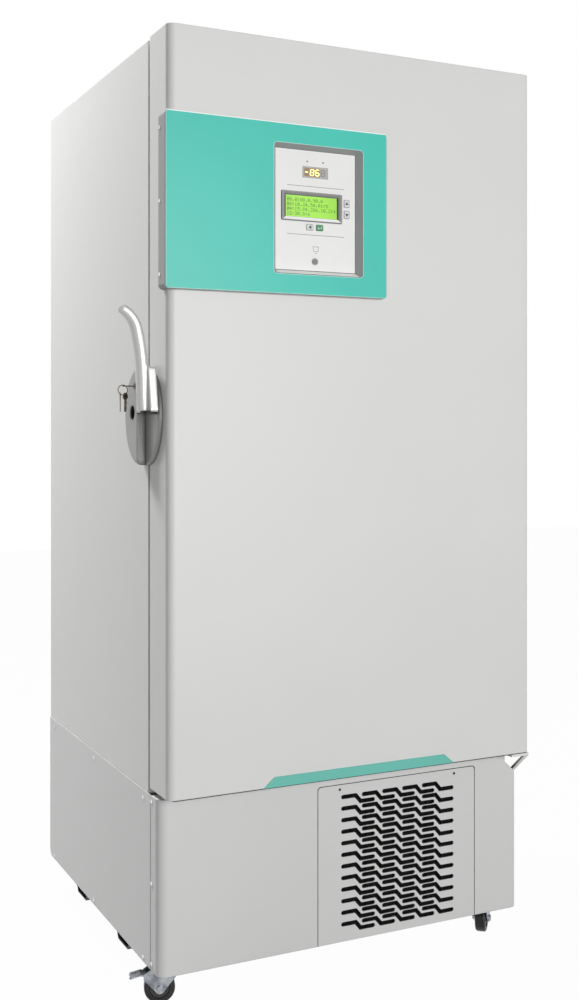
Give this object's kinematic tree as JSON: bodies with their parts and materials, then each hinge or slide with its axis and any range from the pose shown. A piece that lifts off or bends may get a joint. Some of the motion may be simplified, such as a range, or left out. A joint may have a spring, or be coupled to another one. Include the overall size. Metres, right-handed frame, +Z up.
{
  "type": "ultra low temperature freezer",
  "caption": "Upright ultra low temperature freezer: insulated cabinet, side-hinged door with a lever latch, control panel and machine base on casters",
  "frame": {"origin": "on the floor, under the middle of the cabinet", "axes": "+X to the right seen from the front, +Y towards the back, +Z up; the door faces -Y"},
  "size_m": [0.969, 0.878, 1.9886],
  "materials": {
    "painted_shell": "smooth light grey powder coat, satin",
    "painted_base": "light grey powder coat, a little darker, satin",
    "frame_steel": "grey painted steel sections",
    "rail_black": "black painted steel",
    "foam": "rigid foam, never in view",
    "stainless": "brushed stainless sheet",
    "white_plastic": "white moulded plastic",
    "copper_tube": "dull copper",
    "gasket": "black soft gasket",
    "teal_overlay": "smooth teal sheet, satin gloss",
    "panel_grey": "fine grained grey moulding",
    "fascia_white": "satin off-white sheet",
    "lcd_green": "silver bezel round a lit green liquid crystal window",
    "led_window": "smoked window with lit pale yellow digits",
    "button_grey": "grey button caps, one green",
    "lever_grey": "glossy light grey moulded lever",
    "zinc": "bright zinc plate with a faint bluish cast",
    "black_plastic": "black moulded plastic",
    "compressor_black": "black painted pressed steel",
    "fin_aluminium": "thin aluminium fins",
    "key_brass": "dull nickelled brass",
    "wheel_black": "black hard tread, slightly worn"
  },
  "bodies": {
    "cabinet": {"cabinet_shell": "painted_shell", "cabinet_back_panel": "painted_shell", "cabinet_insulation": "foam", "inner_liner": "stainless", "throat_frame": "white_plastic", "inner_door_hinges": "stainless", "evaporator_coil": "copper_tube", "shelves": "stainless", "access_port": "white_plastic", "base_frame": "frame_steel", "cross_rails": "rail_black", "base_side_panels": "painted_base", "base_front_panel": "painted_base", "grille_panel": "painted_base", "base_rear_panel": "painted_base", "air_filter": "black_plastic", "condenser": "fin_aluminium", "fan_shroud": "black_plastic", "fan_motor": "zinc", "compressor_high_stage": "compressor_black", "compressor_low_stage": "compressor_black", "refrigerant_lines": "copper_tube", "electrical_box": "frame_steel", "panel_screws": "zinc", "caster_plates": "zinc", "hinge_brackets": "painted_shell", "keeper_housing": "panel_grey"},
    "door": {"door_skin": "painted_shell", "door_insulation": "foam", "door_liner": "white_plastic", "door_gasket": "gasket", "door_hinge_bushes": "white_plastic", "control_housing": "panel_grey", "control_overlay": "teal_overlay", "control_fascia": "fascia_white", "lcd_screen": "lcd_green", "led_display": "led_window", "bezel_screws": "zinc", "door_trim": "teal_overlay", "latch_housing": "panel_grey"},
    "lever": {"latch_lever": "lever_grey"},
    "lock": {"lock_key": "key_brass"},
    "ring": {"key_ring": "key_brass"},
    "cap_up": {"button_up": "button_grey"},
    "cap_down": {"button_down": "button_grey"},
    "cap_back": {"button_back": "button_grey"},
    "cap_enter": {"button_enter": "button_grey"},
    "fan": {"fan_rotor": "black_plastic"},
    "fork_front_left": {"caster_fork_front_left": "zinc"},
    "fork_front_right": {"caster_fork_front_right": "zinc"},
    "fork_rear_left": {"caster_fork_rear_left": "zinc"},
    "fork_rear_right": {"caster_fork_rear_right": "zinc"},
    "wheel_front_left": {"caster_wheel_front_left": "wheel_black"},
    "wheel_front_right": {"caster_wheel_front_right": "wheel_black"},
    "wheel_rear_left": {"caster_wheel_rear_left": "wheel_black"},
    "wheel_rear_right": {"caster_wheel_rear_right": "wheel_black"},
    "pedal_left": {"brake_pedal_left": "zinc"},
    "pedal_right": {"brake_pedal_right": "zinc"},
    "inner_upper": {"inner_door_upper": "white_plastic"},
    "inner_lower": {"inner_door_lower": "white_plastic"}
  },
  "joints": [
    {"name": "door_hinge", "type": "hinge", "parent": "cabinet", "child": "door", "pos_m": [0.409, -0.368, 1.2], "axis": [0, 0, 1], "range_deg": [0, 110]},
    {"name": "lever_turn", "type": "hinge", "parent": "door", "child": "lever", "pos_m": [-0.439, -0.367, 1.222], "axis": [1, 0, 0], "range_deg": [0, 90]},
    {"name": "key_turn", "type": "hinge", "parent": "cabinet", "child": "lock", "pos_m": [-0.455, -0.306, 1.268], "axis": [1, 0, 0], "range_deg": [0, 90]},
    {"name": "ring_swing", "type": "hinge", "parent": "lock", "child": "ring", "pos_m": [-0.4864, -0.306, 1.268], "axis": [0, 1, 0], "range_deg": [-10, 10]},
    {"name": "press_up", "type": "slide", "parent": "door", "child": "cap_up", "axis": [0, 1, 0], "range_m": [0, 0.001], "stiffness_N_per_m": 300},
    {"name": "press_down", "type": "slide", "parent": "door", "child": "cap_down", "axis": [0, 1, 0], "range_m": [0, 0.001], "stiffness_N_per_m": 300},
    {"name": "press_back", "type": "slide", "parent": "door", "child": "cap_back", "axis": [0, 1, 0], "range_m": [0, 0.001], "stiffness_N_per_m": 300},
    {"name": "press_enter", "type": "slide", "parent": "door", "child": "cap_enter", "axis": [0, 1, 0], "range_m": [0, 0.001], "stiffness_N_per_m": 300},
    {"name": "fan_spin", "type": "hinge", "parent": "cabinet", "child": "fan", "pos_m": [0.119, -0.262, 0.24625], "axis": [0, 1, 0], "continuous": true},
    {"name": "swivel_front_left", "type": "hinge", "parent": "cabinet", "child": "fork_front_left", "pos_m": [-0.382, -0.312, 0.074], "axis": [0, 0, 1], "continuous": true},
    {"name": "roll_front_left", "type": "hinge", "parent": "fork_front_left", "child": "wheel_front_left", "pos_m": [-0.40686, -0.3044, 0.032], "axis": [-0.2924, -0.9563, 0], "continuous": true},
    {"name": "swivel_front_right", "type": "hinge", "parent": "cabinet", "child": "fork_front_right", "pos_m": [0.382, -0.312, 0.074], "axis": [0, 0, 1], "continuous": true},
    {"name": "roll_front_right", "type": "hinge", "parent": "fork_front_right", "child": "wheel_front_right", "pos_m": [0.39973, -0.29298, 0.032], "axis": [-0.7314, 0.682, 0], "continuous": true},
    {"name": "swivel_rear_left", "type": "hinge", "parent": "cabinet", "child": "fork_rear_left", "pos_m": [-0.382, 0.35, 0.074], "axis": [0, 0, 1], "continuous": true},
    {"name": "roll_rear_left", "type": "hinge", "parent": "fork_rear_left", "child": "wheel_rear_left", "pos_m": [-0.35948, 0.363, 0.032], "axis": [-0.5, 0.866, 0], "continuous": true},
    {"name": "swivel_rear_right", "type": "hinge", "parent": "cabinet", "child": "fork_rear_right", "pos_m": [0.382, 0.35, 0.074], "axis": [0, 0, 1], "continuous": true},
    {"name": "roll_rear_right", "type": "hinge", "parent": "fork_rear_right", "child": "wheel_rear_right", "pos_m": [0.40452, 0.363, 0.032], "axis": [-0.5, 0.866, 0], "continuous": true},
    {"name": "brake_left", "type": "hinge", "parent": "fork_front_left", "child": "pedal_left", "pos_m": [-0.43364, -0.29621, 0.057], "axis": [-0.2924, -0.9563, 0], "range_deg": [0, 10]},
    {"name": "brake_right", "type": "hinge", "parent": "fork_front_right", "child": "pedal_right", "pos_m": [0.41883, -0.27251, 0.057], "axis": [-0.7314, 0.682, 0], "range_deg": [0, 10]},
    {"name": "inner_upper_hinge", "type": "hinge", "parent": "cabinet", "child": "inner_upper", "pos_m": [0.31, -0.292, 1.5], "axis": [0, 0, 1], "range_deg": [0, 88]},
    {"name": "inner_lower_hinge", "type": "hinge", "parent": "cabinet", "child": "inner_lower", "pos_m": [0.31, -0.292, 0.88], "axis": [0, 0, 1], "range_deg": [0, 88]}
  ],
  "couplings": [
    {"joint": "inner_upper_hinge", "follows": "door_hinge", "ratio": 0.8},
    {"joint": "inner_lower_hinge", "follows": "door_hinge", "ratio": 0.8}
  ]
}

:: TASK INSTRUCTIONS ::
Select and copy every line of the listing with the word "materials".

:: TASK OUTPUT ::
Give this object's kinematic tree as JSON: bodies with their parts and materials, then each hinge or slide with its axis and any range from the pose shown. A piece that lifts off or bends may get a joint. Some of the motion may be simplified, such as a range, or left out. A joint may have a spring, or be coupled to another one. Include the overall size. Metres, right-handed frame, +Z up.
  "materials": {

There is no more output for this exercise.